You cannot, unfortunately, improve what's gone wrong in Jory's staging, which becomes evident within moments of Patricia Hodges' appearance as Maxine, the widowed, horny proprietor of the rundown villa. Hodges reaches for the earthy, loose-limbed languor of the role, but she doesn't look right in her jeans. I don't mean that as a slight on designer Marcia Dixcy Jory's costume choices; I mean that Hodges doesn't look right in her jeans. Her imperious Maxine doesn't seem like a jeans wearer, nor does she have the relaxed sensuality of a woman who's casually screwing her establishment's two young Mexican staffers (Ben Gonio and Dennis Mosley, both more happy puppies than the oblivious Latin studs one would suppose ol' Tennessee had envisioned). Hodges also can't strike a spark with John Procaccino's lapsed Rev. Shannon, for which I cannot blame her since Procaccino is even more miscast than she is.
The production is so miscast, in fact, that there's a loud voice in your head screaming "Liar!" each time a character onstage utters a line that does not fit the description of the performer we're watching. Procaccino's Shannon, who arrives at the hotel with a broken-down busload of randy church girls and their bullheaded chaperone (Laura Kenny, all bluster), tells old flame Maxine, "A spook has moved in with me," yet he doesn't appear to be haunted at all—twitchingly neurotic and irritated, yes, but nothing resembling a man with an unshakable spiritual crisis. And while I've always had a soft spot for Suzanne Bouchard, who shows up as Hannah with her "97-years-young" poet grandfather (Clayton Corzatte, just fine), I'll confess to stifling a slight cough when she claims to be "pushing 40." Shannon, who falls for Hannah, much to Maxine's dismay, eventually calls the virginal spinster a "fantastic cool hustler"; she calls him one right back, and there you are in your head again howling, "Liar! Liar!" And so it goes.

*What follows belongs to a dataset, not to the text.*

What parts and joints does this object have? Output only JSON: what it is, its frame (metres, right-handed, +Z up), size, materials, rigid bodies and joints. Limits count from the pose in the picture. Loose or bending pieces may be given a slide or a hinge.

There is no sexual or romantic tension between any of these people. When you've got the time to contemplate the wonders of the sound design—good on you, Dominic Cody Kramers, for that crackling storm—something is amiss no matter how proficient the technical work (and you can count Paul Owen's credible set among the night's other few successes). Director Jory addresses all the angst in a frantic manner that captures some of Williams' humor but none of his poetry, making the play feel twice as long because it isn't grounded in a world where anyone can believably do and say the things on display. When Procaccino drops to his knees and begs Kenny not to break his human pride, it's so removed from any inner conflict it plays like a hyperbolic joke; Lada Vishtak's Charlotte, the reverend's persistent teenaged amour, has been directed as a screeching comic harpy.

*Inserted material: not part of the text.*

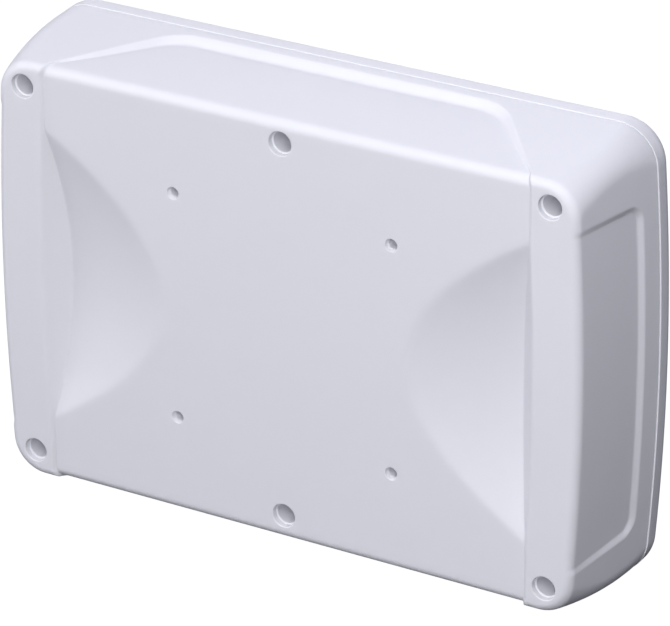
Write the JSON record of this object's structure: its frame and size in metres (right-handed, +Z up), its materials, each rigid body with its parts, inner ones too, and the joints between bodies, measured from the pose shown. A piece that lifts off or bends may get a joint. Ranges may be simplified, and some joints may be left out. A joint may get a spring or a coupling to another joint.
{
  "type": "enclosed yagi antenna",
  "caption": "Flat white outdoor directional antenna housing: recessed rear panel with bracket holes, end pockets, clamped-on front cover, slanted yagi stacks inside, coaxial jacks below.",
  "frame": {"origin": "centre of the square of four bracket holes, on the rear panel's flat face", "axes": "+X along the housing's long side, towards the right end seen from behind; +Y forwards, out of the front cover along the beam; +Z up, away from the coaxial jacks"},
  "size_m": [0.2134, 0.0487, 0.1556],
  "materials": {
    "housing_white": "moulded, very fine satin texture",
    "gasket_black": "matte silicone",
    "stainless_steel": "bright, turned",
    "brass": "turned and knurled",
    "aluminium": "mill finish sheet",
    "carrier_plastic": "moulded, as ejected",
    "nylon": "natural nylon",
    "circuit_board": "glass-fibre laminate with green solder resist",
    "copper": null,
    "gold_plate": "thin gold plating over brass",
    "insulator_white": "turned fluoropolymer",
    "coax_jacket": "smooth extruded fluoropolymer jacket"
  },
  "bodies": {
    "root": {"carrier_screw_left_1": "stainless_steel", "carrier_screw_left_2": "stainless_steel", "carrier_screw_right_1": "stainless_steel", "carrier_screw_right_2": "stainless_steel", "coax_cable_left": "coax_jacket", "coax_cable_right": "coax_jacket", "cover_insert_bottom_left": "brass", "cover_insert_bottom_middle": "brass", "cover_insert_bottom_right": "brass", "cover_insert_top_left": "brass", "cover_insert_top_middle": "brass", "cover_insert_top_right": "brass", "dipole_arm_left_lower": "copper", "dipole_arm_left_upper": "copper", "dipole_arm_right_lower": "copper", "dipole_arm_right_upper": "copper", "dipole_board_left": "circuit_board", "dipole_board_right": "circuit_board", "director_left": "aluminium", "director_right": "aluminium", "front_cover": "housing_white", "housing_screw_bottom_left": "stainless_steel", "housing_screw_bottom_middle": "stainless_steel", "housing_screw_bottom_right": "stainless_steel", "housing_screw_top_left": "stainless_steel", "housing_screw_top_middle": "stainless_steel", "housing_screw_top_right": "stainless_steel", "jack_body_left": "gold_plate", "jack_body_right": "gold_plate", "jack_contact_left": "gold_plate", "jack_contact_right": "gold_plate", "jack_insulator_left": "insulator_white", "jack_insulator_right": "insulator_white", "jack_nut_left": "gold_plate", "jack_nut_right": "gold_plate", "jack_seal_left": "gasket_black", "jack_seal_right": "gasket_black", "jack_washer_left": "stainless_steel", "jack_washer_right": "stainless_steel", "perimeter_gasket": "gasket_black", "plate_screw_bottom_left": "stainless_steel", "plate_screw_bottom_right": "stainless_steel", "plate_screw_top_left": "stainless_steel", "plate_screw_top_right": "stainless_steel", "rear_shell": "housing_white", "reflector_plate": "aluminium", "spacer_sleeve_left": "nylon", "spacer_sleeve_right": "nylon", "stack_carrier_left": "carrier_plastic", "stack_carrier_right": "carrier_plastic", "stack_screw_left": "stainless_steel", "stack_screw_right": "stainless_steel"}
  },
  "joints": []
}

Act II has a little tenderness, but it's a sign of how much Jory has mishandled everything that the production's loveliest scene ends up as a kind of punch line. Hannah shares with Shannon the story of her one intimate experience, a brief encounter with a lonely, middle-aged businessman who shyly masturbates with an article of her clothing. When Shannon asks Hannah why she wasn't disgusted, she calmly replies, "Nothing human disgusts me." It's a moment of pure grace, and Bouchard catches something of Hannah's humbled dignity, but the scene goes so awry that the opening-night audience was laughing, which caused a disgruntled older patron next to me to mutter, "It's not funny."

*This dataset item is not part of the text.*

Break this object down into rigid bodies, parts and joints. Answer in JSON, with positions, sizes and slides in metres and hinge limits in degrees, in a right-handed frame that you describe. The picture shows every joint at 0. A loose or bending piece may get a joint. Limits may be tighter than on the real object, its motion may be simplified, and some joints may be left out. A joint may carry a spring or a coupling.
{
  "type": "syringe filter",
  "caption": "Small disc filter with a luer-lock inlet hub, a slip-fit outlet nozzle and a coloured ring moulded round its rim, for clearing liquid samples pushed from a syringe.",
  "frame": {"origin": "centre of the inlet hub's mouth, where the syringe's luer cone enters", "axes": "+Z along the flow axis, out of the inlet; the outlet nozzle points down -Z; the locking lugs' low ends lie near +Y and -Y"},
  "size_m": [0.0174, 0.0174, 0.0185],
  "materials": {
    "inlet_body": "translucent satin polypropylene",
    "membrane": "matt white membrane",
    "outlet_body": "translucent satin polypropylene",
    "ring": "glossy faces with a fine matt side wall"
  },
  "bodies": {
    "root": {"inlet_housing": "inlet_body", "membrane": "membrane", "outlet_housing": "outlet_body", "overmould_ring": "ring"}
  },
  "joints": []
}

No, it's not. This Iguana never finds its way into a universe where people can be both pitied and admired. "We live on two levels—the real level and the fantastic level," says Shannon. Yes, we do. The misfits of ACT's Mexico don't reside on either plane. STEVE WIECKING
Joe Bean: A Rock Fable
UW Ethnic Cultural Center; ends Sun., Aug. 21
It's not that Joe completely blows. The Bainbridge Island High School–spawned musical that updates the Book of Jobas a sort of satire of Northwest New Age types is surprisingly tuneful and sung by its dewy 15-member cast with palpable Judy-and-Mickey-have-a-show-in-the-barn brio. Composer Mark Nichols is the string arranger for the Walkabouts, and auteur of lots of popular local shows in cahoots with Joe co-lyricist and coauthor Bob McAllister. This work was invented out of sweaty necessity in two weeks, when Bainbridge High couldn't acquire rights to Jesus Christ Superstar in time for its 2003 show. And it's nothing if not ambitious: Andrew Lloyd Webber's company is called the Really Useful Theatre Company; Joe Bean is published by the Really Big Publishing Company.